Авиация противника заставляла нас по утрам покидать Петровац и уходить в окрестные села, где проводились занятия. Здешние сельские жители славились исключительным гостеприимством. Как и черногорцы, они обижались, если бойцы отказывались от еды. Крестьяне с родительской нежностью встречали нас и рассказывали, что и их дети тоже сражаются в местных партизанских отрядах и часто наведываются домой, чтобы переодеться и увидеться с родными. «Ах вы, бедные мои, — говорила какая-нибудь старушка, — когда вас только матери увидят!» И быстро уходила, словно по делу, а сама скрывала слезы. Глядя на нее, мы не понимали, почему она так жалеет нас, но от ее слов становилось на душе теплее. Мы сознательно избрали свой путь, единственно возможный в то время.
Вторую военную зиму мы встретили в снегах Угра и Кочичевого Змияня. У многих бойцов совсем развалилась обувь, а далматинцы вообще ходили в легкой летней одежде. Целую ночь я босиком шагал по снегу. Ноги распухли, покраснели, как свекла, но пузырей не было. Удалявшиеся вершины Грмеча, где оставалась могила Моисея, были теперь мне родными. Я смотрел на них и вспоминал долгие вечера, проведенные в семье Баичей, вместе прочитанные книги, занятия фотоделом, скрипку и стихи, литературные вечера в гимназии, конфликты и дружбу с учителями, наши первые свидания.

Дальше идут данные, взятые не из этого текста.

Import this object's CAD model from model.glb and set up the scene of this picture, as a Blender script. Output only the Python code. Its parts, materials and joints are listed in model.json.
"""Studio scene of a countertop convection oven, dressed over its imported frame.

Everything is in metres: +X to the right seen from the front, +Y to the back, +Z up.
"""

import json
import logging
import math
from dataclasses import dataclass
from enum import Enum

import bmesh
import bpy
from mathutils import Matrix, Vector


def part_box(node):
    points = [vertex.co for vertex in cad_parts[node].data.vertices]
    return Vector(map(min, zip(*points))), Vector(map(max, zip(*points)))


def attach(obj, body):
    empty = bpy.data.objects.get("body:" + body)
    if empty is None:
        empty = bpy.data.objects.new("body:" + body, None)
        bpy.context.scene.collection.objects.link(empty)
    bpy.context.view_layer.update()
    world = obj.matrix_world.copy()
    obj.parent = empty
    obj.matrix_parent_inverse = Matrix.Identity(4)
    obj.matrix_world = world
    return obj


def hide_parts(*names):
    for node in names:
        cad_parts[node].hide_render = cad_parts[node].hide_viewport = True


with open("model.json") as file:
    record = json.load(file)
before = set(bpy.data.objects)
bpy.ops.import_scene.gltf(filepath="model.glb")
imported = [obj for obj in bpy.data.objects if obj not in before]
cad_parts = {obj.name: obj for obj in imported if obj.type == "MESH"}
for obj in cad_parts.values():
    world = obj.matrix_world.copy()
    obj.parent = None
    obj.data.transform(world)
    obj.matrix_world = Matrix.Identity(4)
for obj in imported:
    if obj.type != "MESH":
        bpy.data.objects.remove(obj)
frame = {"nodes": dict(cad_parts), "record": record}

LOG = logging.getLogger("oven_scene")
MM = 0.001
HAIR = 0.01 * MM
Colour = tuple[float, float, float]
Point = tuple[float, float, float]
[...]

Все это осталось там, на Грмече, все похоронено вместе с Моисеем. А сколько таких, дорогих сердцу, могил осталось на бескрайних просторах родины! Родина теперь представлялась мне не только в лице Черногории. Моя новая родина была огромна. Она простиралась от Петроваца и Ключа до Москвы и Владивостока. Мы были непобедимы: вместо одного погибшего в строй становились десятки живых. «Нет больше только моего села, нет больше только моей матери. Куда ни посмотри — все вокруг мое, потому что я — частица этого огромного всего», — сказал бы в этом случае Драгутин Лутовац.